* **Items**:

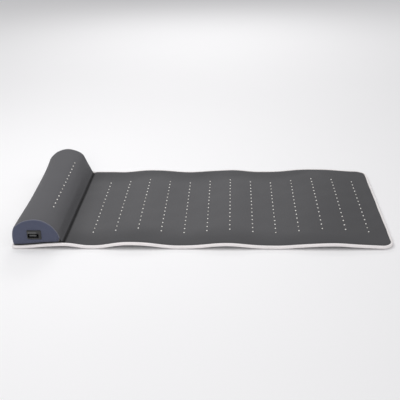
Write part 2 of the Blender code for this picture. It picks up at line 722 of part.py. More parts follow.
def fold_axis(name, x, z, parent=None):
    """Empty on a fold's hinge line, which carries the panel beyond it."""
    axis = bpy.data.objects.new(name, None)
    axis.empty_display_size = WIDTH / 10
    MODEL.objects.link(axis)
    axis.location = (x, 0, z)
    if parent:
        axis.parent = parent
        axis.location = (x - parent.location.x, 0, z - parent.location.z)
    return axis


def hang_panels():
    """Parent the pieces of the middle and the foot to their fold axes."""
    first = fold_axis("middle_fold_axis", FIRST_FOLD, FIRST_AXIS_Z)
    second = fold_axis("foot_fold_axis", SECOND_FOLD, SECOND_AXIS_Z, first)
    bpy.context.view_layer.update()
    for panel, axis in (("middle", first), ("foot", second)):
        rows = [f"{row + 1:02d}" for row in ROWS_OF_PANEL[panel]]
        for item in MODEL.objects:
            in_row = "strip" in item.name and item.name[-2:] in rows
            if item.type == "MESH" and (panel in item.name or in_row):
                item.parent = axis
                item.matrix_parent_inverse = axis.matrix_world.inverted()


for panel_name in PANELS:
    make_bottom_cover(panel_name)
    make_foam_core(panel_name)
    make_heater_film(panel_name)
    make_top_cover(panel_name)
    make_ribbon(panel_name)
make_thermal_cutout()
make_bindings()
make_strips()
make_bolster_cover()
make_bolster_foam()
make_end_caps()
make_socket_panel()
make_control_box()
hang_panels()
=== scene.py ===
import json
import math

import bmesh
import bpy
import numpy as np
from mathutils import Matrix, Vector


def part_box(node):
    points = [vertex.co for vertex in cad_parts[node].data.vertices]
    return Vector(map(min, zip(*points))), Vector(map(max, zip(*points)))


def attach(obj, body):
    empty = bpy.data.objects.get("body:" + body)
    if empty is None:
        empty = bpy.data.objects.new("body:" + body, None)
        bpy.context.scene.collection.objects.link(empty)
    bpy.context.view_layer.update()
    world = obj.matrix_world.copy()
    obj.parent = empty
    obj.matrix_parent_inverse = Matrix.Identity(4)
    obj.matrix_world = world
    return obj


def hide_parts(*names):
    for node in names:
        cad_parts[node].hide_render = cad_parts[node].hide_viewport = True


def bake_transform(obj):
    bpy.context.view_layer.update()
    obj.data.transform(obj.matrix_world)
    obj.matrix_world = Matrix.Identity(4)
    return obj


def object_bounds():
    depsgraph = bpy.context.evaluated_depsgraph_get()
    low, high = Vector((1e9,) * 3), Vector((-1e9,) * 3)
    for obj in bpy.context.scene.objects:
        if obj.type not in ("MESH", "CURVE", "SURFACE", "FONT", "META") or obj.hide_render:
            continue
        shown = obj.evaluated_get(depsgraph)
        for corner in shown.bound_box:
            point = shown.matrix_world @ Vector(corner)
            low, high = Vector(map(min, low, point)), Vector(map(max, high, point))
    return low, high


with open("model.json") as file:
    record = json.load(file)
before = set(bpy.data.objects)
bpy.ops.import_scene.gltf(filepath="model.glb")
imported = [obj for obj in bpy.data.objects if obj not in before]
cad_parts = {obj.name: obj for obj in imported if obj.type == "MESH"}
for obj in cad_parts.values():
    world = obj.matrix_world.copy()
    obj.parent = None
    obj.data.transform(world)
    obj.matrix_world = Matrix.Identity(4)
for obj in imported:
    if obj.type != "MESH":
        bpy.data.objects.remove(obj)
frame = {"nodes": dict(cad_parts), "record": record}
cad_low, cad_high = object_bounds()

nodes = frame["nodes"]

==

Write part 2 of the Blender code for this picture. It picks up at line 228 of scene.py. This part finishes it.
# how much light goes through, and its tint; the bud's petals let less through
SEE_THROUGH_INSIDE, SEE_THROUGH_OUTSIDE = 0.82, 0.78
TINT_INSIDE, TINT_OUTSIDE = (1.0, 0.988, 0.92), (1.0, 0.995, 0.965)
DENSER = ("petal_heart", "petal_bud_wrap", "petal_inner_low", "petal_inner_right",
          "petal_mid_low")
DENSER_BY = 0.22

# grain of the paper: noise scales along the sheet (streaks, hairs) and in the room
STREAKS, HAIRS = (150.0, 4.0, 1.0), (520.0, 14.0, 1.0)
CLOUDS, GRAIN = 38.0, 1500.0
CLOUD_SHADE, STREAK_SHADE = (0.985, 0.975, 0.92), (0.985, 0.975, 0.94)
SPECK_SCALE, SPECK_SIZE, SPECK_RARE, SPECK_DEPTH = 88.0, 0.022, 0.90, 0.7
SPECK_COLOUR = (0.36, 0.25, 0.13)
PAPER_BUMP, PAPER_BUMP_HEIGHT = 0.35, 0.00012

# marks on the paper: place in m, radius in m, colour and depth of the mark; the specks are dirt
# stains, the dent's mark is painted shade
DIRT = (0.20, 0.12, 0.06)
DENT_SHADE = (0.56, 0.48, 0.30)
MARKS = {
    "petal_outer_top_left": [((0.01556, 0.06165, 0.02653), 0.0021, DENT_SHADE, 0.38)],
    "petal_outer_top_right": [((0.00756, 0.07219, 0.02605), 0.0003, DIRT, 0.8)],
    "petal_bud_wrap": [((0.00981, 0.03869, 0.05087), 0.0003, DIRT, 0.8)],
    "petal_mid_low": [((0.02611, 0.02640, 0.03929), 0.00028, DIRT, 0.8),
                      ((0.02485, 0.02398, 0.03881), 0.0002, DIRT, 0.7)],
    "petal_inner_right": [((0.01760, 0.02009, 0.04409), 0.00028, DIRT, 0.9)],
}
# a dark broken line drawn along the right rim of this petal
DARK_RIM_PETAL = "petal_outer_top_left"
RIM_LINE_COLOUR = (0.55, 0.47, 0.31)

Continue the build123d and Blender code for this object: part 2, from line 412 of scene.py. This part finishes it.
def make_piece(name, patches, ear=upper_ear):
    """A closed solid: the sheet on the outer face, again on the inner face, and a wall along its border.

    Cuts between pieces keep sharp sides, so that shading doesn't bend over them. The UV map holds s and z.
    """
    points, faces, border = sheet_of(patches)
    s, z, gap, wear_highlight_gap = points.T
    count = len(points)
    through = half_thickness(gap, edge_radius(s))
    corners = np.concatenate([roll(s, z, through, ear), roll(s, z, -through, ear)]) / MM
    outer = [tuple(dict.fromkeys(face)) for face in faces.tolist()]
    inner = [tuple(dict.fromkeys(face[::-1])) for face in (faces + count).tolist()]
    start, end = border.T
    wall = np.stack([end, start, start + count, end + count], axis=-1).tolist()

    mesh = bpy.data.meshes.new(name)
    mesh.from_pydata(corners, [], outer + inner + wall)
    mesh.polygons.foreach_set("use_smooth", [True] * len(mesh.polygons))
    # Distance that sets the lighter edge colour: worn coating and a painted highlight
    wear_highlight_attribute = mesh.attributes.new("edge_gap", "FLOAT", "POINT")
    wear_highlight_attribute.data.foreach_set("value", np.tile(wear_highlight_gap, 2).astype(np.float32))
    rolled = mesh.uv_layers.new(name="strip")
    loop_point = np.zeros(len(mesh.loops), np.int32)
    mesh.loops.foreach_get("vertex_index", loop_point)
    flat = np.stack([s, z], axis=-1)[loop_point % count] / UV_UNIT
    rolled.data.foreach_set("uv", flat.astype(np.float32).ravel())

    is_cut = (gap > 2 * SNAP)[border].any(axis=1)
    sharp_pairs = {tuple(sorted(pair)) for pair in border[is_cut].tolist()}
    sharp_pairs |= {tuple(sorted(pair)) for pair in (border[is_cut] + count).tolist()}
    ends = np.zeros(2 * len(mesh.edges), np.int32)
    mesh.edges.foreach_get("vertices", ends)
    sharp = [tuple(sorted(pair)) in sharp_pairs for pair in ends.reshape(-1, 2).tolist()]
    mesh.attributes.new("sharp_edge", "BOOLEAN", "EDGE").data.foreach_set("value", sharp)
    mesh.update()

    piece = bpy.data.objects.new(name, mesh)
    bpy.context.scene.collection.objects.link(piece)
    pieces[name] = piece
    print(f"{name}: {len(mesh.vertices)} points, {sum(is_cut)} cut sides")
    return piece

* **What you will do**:
Your task is to print the lines from the one containing "More parts follow." through the one containing "return axis", exactly and with nothing added.

* **The reply**:
Write part 2 of the Blender code for this picture. It picks up at line 722 of part.py. More parts follow.
def fold_axis(name, x, z, parent=None):
    """Empty on a fold's hinge line, which carries the panel beyond it."""
    axis = bpy.data.objects.new(name, None)
    axis.empty_display_size = WIDTH / 10
    MODEL.objects.link(axis)
    axis.location = (x, 0, z)
    if parent:
        axis.parent = parent
        axis.location = (x - parent.location.x, 0, z - parent.location.z)
    return axis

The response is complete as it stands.